Il governo, come si usa ormai nell’Unione Europea, se ne fotte allegramente, dichiara chiuso il “dialogo sociale” e ritiene di poter andare avanti a colpi di decreti legge (vi ricorda Renzi, vero?). L’obiettivo dichiarato è facilitare le esportazioni, anche se la Finlandia – dopo la scomparsa di Nokia, ex supergigante della telefonia mobile – esporta ormai ben poco (legname pregiato, per lo più), mentre dipende dalle importazioni per quasi tutto il resto. E in più è direttamente colpita dalle sanzioni occidentali contro la Russia, suo storico primo partner commerciale.

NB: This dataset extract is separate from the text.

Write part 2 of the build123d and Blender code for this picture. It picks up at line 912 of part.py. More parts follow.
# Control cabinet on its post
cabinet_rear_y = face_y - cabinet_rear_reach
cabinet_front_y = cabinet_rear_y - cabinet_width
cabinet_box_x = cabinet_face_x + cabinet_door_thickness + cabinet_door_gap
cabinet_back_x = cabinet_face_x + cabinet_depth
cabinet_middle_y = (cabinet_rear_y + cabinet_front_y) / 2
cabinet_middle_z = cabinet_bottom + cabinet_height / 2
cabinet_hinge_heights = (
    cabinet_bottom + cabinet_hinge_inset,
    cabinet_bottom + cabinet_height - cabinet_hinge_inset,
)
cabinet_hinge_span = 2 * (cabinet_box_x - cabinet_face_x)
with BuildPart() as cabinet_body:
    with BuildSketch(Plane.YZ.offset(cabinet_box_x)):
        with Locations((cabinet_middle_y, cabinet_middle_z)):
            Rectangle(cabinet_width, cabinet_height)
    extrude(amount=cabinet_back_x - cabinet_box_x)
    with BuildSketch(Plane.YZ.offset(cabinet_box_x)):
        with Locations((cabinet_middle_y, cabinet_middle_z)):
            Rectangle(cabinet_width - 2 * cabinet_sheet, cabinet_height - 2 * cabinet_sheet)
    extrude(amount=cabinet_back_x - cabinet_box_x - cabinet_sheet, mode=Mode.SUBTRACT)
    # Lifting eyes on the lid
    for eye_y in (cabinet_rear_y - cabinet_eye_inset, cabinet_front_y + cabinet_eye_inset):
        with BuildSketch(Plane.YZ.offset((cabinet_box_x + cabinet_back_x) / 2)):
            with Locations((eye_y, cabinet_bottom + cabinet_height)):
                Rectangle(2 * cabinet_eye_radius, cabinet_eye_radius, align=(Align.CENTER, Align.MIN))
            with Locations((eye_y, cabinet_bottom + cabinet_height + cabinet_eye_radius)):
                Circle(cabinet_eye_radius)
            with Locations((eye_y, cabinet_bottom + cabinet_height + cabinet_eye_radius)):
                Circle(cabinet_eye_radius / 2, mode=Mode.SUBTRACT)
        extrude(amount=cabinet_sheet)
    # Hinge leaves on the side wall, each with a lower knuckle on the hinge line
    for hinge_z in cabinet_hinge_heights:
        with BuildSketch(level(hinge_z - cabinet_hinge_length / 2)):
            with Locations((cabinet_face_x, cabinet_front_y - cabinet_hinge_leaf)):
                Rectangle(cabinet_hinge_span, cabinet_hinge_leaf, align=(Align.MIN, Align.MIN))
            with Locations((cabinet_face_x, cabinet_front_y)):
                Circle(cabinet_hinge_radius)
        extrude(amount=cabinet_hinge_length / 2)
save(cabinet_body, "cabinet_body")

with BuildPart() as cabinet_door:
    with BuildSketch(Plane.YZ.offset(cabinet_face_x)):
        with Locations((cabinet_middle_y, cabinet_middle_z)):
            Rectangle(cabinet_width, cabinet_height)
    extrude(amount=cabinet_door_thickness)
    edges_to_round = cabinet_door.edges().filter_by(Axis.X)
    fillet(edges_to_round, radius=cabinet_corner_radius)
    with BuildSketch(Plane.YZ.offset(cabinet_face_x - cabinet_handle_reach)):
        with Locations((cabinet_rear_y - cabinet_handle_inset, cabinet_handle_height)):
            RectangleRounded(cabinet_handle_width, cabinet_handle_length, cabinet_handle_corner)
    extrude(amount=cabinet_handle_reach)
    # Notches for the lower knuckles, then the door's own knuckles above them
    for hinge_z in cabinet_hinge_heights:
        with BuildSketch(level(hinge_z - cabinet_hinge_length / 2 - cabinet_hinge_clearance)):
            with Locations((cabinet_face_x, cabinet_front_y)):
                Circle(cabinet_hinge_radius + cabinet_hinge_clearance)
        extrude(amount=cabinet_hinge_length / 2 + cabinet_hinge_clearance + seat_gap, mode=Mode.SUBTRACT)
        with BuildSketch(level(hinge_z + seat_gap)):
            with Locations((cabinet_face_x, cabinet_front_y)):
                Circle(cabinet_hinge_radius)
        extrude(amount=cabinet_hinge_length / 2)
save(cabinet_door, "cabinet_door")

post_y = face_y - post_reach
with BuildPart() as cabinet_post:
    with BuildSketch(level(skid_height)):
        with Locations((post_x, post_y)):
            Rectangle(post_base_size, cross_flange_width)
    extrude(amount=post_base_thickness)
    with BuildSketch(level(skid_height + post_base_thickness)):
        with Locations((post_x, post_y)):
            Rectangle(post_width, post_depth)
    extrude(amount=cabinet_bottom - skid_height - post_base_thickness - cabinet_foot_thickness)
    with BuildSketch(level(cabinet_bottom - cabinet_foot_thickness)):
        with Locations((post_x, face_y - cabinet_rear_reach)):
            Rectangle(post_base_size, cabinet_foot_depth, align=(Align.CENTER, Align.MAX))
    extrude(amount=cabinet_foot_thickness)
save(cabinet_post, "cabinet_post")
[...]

Per il momento Helsinki presenta un debito pubblico tutto sommato contenuto e gode ancora della “tripla A” nei giudizi delle agenzie di rating. Ma è chiaro che i dati molto negativi del Pil (la cui caduta è al momento inferiore soltanto a quella della Grecia), dopo ben tre anni di recessione conclamata, e l’apertura di una stagione di conflitto sociale, non potranno che avere ripercussioni negative anche su questo fronte, con un peggioramento dello spread fin qui sostanzialmente identico a quello della Germania.

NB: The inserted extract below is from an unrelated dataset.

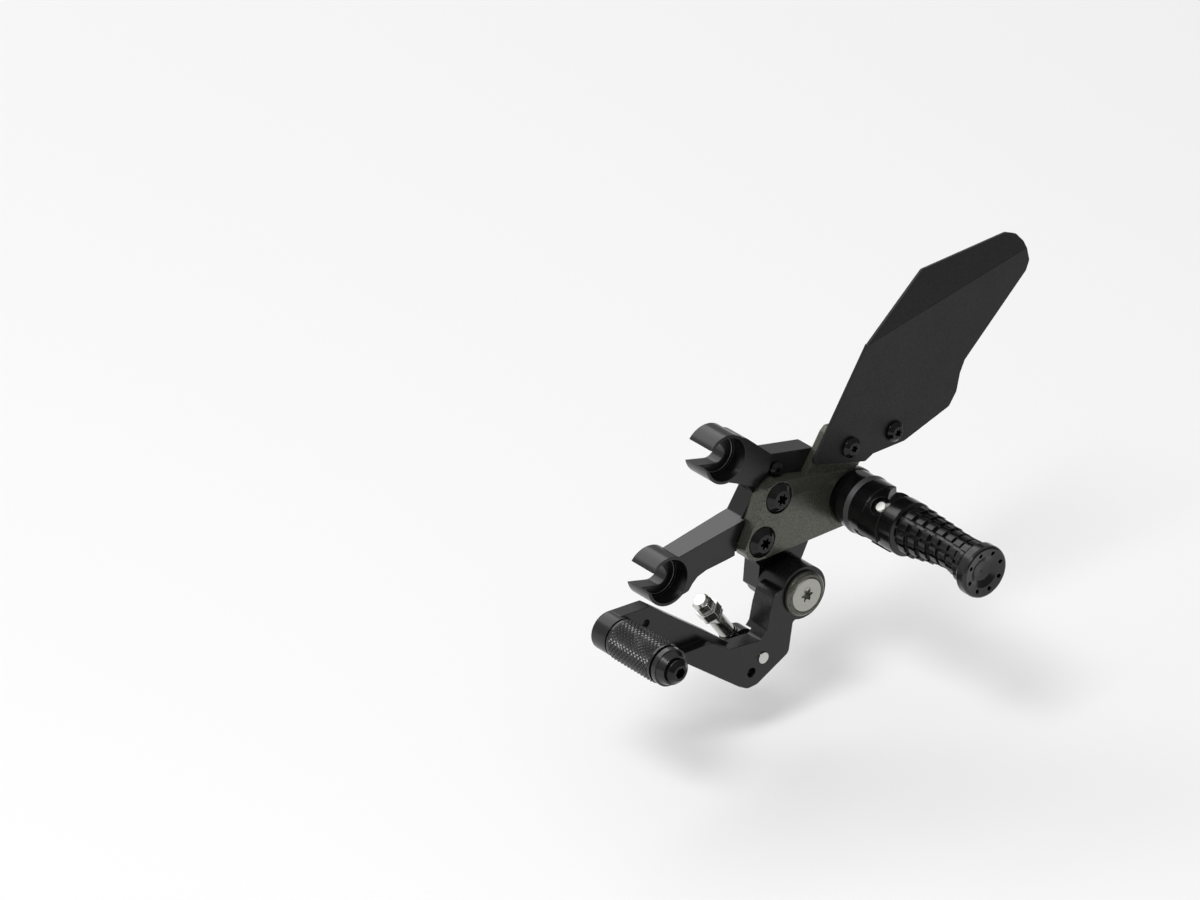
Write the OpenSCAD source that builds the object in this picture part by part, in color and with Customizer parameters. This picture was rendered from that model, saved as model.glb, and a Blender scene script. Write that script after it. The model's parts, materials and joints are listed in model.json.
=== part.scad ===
// Rear set footrest for a motorcycle, gear shift side: bracket with two open claws, adapter
// plate, heel guard, folding footpeg, shift lever with toe peg and rod end.
// Frame: +X to the rear of the bike, -Y outboard, +Z up, millimetres.
// The origin is the centre of the upper claw slot on the face that meets the bike's frame.

/* [Bracket] */
// Outer radius of both claws
claw_r = 12.8; // [12:0.1:16]
// Half width of the claw slots that take the mounting screws
slot_r = 5.35; // [5.1:0.05:6]
// Radius of the counterbore in the outboard face of each claw
cbore_r = 11.3; // [10:0.1:12]
// Depth of that counterbore
cbore_depth = 8.5; // [6:0.5:10]
// Thickness of the claws and arms
arm_t = 16.5; // [14:0.5:18]
// Outboard face of the centre block that carries the adapter plate
block_t = 13.5; // [11:0.5:14]
// How far the claws stand proud of the block on the frame side
pad_t = 2; // [1:0.5:4]
// Distance from the upper claw back to the shift pivot
pivot_x = 36; // [32:0.5:40]
// Drop from the upper claw down to the shift pivot
pivot_drop = 78; // [74:0.5:82]
// Upward turn of the slot mouths from straight ahead, degrees
slot_turn = 13; // [0:1:20]
// Distance between the two claws, fore and aft
claw_dx = 35.4; // [32:0.1:38]
// Distance between the two claws, up and down
claw_dz = 54.7; // [52:0.1:58]

/* [Adapter plate] */
// Thickness of the adapter plate
plate_t = 9; // [8:0.5:11]
// Footpeg axis, back from the shift pivot
peg_x = 43; // [38:0.5:48]
// Footpeg axis, up from the shift pivot
peg_z = 32.7; // [30:0.1:36]
// Radius of the plate's round end under the footpeg
plate_end_r = 15; // [13:0.5:16]
// Head radius of the two plate bolts
bolt_head_r = 7.6; // [6.5:0.1:8.5]

/* [Heel guard] */
// Thickness of the heel guard sheet
guard_t = 1.8; // [1.5:0.1:3]
// Height of the guard's top edge above the shift pivot
guard_top = 147.4; // [145:0.2:156]
// Inboard lean of the guard's top flange, degrees
guard_bend = 12; // [5:1:20]
// Head radius of the guard screws
guard_head_r = 5.3; // [4.5:0.1:6]

/* [Footpeg] */
// Radius of the clevis barrel
barrel_r = 14.7; // [14:0.1:15.2]
// Height of the peg's ribs above the grooves between them
rib_h = 1.7; // [1:0.1:2.2]
// Peg radius at its end
tip_r = 13.5; // [13:0.1:14.5]
// Length of the ribbed peg from its hinge pin to its end
peg_len = 69; // [69:1:72]
// Tilt of the hinge pin's front end above level, degrees
hinge_tilt = 50; // [40:1:55]
// Radius of the hinge pin
hinge_r = 3; // [2.5:0.1:4]

/* [Shift lever] */
// Radius of the lever hub
hub_r = 14; // [13:0.1:16]
// Toe peg axis, forward from the pivot
toe_x = 110.2; // [104:0.2:116]
// Toe peg axis, up from the pivot
toe_z = 10.7; // [6:0.1:14]
// Outer radius of the knurled toe sleeve
toe_r = 10; // [9:0.1:12]
// Length of the knurled toe sleeve
toe_len = 32.7; // [25:0.1:40]
// Width of the lever hub along its pivot
hub_w = 17.9; // [15:0.1:22]
// Rod end stud, forward from the pivot
rod_x = 25; // [22:0.5:28]
// Rod end stud, below the pivot
rod_drop = 27.4; // [24:0.2:30]
// Direction of the rod end's shank, degrees up from level
rod_angle = 127; // [115:1:140]

/* [Hidden] */
$fn = 48;
// radial gap of the running fits
run = 0.05;
// flat gap between turning faces
side = 0.3;
claw_web = arm_t - cbore_depth;
root_r = barrel_r - 0.3;
plate_d0 = block_t;
plate_d1 = plate_d0 + plate_t;
ear_d1 = plate_d0 + 4.2;
guard_d1 = ear_d1 + guard_t;
fold_d = guard_d1 - guard_t / 2;
peg_d0 = plate_d1 - 6;
ring_d0 = peg_d0 + 11.4;
ring_d1 = ring_d0 + 3;
hinge_d = ring_d1 + 17;
clevis_d1 = hinge_d + 4.4;
ear_step = hinge_d - 7.6;
hub_d0 = block_t + side;
hub_d1 = hub_d0 + hub_w;
sleeve_d1 = hub_d1 + side;
toe_d0 = arm_t + 1.3;
toe_d1 = toe_d0 + 8;
outer_d0 = hub_d1 - 9.6;
boss_d1 = toe_d1 + 2.4;
toe_s0 = boss_d1 + 1;
toe_s1 = toe_s0 + toe_len;
eye_d0 = block_t - 6;
eye_d1 = eye_d0 + 8;
eye_mid = (eye_d0 + eye_d1) / 2;
axle_r = 6;
bush_r = 8;
stud_r = 4;
toe_axle_r = 3.9;
rod_r = 3;
tongue_t = 7;
tongue_gap = 0.3;
tongue_r = 13.4;
collar_z = 4.8;
fold_max = 45;
bolt_seat = 2.5;

black_c = [0.17, 0.17, 0.17];
grey_c = [0.36, 0.36, 0.32];
steel_c = [0.72, 0.72, 0.70];
dark_c = [0.10, 0.10, 0.10];

// Which node to draw, or "all"

// Helpers

// moves pivot based drawings into the part's frame
module at_pivot() {
  translate([pivot_x, 0, -pivot_drop])
    children();
}

// stands a side view profile between two outboard distances
module slab(d0, d1) {
  translate([0, -d0, 0])
    rotate([90, 0, 0])
      linear_extrude(d1 - d0)
        children();
}

// a round bar along Y at side view position x, z
module bar(x, z, r, d0, d1, n = 48) {
  translate([x, -d0, z])
    rotate([90, 0, 0])
      cylinder(r = r, h = d1 - d0, $fn = n);
}

// a cone along Y, r0 at d0 and r1 at d1
module cone(x, z, r0, r1, d0, d1) {
  translate([x, -d0, z])
    rotate([90, 0, 0])
      cylinder(r1 = r0, r2 = r1, h = d1 - d0);
}

// a six lobed driver recess cut to a depth below outboard distance d
module star_cut(x, z, r, d, deep) {
  translate([x, -d - 0.01, z])
    rotate([-90, 0, 0])
      union() {
        for (a = [0, 30])
          rotate([0, 0, a])
            cylinder(r = r, h = deep, $fn = 6);
      }
}

// a button head with star drive and a plain shank along Y
module button_bolt(x, z, head_r, head_h, shank_r, d0, dh) {
  difference() {
    union() {
      bar(x, z, shank_r, d0, dh + 0.1);
      bar(x, z, head_r, dh, dh + head_h * 0.45);
      cone(x, z, head_r, head_r * 0.62, dh + head_h * 0.45, dh + head_h);
    }
    star_cut(x, z, head_r * 0.42, dh + head_h, head_h * 0.65);
  }
}

// Bracket

claw_a = [-pivot_x, pivot_drop];
claw_b = [-pivot_x - claw_dx, pivot_drop - claw_dz];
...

Tutti gli osservatori sono concordi nell’attribuire proprio all’eccesso di “rigore” adottato dai governi liberal-liberisti un ruolo devastante per il “modello finnico”, e sono impietosi nel proporre il confronto con la vicina Svezia, che ha adottato una politica del tutto opposta (concertazione sindacale  e investimenti pubblici). Peccato che gli stessi osservatori tacciano sul particolare che la Svezia conservi ancora la propria moneta nazionale (la corona), il che consente qualche decisiva libertà in più rispetto alla gabbia rappresentata dall’euro, anche nelle scelte di politica economica e fiscale.

Per quanto piccola (appena 5 milioni e mezzo di abitanti), la Finlandia diventa un caso da laboratorio altrettanto interessante della “cicala greca”. Nel suo caso, infatti, non potranno essere invocati i soliti vecchi vizi per cui sono ostracizzati i piigs mediterranei. Helsinki è stata sempre tra i primi della classe nell’adozione delle politiche economiche “raccomandate” dalla Troika, senza trucchi e senza furberie.

Il suo fallimento, dunque, è il fallimento di un intero modello indicato fin qui come “sanissimo e miracoloso” per l’intera economia continentale.